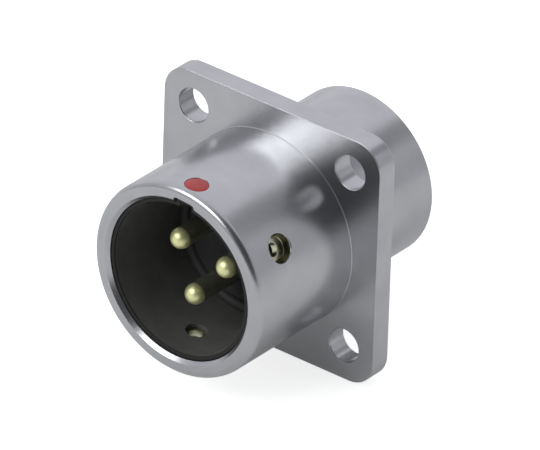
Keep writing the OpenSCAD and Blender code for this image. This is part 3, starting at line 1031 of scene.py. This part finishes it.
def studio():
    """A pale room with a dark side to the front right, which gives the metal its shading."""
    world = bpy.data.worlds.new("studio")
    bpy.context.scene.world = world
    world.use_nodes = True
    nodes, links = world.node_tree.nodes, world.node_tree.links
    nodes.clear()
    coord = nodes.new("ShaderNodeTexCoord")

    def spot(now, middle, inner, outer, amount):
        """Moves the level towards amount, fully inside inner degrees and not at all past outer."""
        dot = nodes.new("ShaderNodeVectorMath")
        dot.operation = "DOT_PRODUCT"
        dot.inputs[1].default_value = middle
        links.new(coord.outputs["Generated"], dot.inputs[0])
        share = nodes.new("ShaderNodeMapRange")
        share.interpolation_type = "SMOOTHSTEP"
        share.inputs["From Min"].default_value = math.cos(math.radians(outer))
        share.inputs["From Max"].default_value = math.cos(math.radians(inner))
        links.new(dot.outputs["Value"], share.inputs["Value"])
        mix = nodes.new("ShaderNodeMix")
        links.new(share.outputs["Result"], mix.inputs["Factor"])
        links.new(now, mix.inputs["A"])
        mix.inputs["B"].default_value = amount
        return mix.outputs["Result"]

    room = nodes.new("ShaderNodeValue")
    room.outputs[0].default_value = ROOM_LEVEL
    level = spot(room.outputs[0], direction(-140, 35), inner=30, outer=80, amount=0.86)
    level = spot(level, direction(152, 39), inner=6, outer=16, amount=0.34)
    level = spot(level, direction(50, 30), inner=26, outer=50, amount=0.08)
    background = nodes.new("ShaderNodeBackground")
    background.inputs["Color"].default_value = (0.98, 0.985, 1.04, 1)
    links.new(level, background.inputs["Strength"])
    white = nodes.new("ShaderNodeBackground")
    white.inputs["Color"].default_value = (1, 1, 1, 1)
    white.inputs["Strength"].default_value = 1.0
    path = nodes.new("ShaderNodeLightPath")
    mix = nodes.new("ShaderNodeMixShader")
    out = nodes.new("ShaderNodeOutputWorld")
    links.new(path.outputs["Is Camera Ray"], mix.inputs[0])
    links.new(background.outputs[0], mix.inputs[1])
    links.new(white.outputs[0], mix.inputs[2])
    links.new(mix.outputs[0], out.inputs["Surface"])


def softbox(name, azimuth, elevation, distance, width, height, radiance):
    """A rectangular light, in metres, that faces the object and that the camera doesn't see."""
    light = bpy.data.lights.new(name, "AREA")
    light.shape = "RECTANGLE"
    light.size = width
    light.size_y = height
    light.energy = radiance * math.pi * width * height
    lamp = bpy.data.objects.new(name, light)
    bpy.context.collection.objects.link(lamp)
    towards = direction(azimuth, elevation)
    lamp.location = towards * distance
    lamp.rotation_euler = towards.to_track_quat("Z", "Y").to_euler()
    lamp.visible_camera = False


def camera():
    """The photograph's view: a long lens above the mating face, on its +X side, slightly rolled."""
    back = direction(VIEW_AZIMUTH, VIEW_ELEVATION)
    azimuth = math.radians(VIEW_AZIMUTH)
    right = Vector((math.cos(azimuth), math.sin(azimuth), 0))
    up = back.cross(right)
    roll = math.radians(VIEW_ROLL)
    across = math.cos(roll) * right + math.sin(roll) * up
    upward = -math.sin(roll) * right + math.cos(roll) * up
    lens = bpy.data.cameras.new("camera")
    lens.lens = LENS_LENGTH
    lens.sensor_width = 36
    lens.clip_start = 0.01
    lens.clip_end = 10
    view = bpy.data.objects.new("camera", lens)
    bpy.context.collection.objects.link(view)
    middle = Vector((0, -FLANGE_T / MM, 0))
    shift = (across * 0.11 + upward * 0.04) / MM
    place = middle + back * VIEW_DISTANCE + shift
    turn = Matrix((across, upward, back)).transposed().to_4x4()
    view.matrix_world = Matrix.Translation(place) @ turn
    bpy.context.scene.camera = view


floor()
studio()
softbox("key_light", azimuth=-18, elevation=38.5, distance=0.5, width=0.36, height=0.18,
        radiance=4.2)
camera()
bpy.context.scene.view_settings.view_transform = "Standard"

---

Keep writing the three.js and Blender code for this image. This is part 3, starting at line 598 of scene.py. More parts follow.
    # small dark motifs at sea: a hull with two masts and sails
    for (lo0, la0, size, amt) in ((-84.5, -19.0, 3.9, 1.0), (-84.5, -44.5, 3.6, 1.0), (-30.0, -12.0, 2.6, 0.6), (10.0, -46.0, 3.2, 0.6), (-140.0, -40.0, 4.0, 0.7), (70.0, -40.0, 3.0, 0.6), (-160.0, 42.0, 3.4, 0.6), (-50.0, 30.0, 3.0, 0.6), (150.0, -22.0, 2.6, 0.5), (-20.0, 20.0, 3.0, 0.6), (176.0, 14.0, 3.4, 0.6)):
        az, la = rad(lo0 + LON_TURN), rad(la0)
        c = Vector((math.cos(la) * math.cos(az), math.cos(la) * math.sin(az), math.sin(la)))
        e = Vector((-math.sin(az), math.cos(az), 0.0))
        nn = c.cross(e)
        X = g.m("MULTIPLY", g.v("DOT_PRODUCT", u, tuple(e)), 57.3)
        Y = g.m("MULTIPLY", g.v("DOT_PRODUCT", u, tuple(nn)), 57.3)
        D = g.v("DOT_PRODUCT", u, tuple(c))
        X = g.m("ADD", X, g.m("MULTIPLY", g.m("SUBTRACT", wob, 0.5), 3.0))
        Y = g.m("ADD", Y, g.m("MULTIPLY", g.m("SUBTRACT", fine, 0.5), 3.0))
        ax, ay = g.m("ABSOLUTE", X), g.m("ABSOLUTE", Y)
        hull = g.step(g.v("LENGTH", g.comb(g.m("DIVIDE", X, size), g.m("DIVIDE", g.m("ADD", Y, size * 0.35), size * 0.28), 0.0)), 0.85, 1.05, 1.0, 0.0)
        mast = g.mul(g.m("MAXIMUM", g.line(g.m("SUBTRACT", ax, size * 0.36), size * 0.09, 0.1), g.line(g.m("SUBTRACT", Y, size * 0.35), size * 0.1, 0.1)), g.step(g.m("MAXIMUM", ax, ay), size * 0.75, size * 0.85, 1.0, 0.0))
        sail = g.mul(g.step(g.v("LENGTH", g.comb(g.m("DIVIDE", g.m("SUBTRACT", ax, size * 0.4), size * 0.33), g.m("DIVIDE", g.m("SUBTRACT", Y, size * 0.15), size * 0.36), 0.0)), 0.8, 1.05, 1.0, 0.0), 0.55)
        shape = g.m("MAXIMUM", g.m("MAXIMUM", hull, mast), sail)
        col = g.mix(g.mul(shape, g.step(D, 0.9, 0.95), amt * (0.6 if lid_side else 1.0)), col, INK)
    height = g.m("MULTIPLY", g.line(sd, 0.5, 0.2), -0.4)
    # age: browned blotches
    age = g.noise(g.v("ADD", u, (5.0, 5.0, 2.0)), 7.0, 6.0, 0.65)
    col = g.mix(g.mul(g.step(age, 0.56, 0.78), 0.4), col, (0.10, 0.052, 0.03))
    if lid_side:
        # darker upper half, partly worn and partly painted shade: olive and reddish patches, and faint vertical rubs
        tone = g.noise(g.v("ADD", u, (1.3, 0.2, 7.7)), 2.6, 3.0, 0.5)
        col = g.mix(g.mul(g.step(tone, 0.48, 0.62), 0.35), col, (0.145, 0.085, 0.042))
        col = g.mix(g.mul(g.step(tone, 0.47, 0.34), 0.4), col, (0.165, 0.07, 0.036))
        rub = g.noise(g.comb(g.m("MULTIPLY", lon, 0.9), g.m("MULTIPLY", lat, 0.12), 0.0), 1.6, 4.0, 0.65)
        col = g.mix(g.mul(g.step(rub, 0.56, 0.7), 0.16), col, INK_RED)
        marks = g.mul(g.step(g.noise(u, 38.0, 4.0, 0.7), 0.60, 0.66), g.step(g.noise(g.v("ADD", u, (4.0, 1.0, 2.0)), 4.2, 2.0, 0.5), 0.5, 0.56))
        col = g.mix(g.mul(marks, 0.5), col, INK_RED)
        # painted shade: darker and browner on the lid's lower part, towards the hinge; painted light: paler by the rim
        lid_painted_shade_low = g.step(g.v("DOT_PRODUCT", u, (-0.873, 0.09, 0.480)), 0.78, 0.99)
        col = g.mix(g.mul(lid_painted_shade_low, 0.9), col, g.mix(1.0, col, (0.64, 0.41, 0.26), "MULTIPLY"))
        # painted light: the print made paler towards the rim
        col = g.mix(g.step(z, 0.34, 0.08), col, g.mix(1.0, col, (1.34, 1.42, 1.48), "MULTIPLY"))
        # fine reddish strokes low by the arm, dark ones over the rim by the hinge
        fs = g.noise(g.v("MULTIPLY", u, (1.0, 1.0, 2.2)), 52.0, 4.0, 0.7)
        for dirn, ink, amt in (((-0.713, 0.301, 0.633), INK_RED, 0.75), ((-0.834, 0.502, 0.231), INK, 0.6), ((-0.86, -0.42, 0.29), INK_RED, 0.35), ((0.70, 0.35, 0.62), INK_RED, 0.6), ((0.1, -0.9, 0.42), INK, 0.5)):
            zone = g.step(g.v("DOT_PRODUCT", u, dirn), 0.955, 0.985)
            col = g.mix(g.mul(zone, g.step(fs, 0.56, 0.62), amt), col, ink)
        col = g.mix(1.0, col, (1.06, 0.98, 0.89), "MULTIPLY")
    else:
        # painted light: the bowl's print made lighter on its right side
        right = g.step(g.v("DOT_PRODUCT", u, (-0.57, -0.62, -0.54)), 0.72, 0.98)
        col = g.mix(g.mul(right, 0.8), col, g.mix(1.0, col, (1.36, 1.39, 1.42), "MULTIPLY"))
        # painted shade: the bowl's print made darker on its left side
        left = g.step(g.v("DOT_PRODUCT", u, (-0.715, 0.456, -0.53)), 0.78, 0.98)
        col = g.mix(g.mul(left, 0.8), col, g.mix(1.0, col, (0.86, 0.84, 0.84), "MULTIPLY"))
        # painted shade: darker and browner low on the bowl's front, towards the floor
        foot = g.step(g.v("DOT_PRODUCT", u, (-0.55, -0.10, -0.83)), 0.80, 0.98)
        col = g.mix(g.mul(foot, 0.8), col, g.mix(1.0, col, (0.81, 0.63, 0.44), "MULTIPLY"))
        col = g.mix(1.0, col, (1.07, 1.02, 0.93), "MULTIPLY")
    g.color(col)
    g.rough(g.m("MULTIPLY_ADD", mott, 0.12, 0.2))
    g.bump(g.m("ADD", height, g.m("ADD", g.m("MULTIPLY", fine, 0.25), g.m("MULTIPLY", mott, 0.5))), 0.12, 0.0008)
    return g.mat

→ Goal
Copy out every line from the data above that has "scene" in it.

→ Response for this exercise
Keep writing the OpenSCAD and Blender code for this image. This is part 3, starting at line 1031 of scene.py. This part finishes it.
    bpy.context.scene.world = world
    bpy.context.scene.camera = view
bpy.context.scene.view_settings.view_transform = "Standard"
Keep writing the three.js and Blender code for this image. This is part 3, starting at line 598 of scene.py. More parts follow.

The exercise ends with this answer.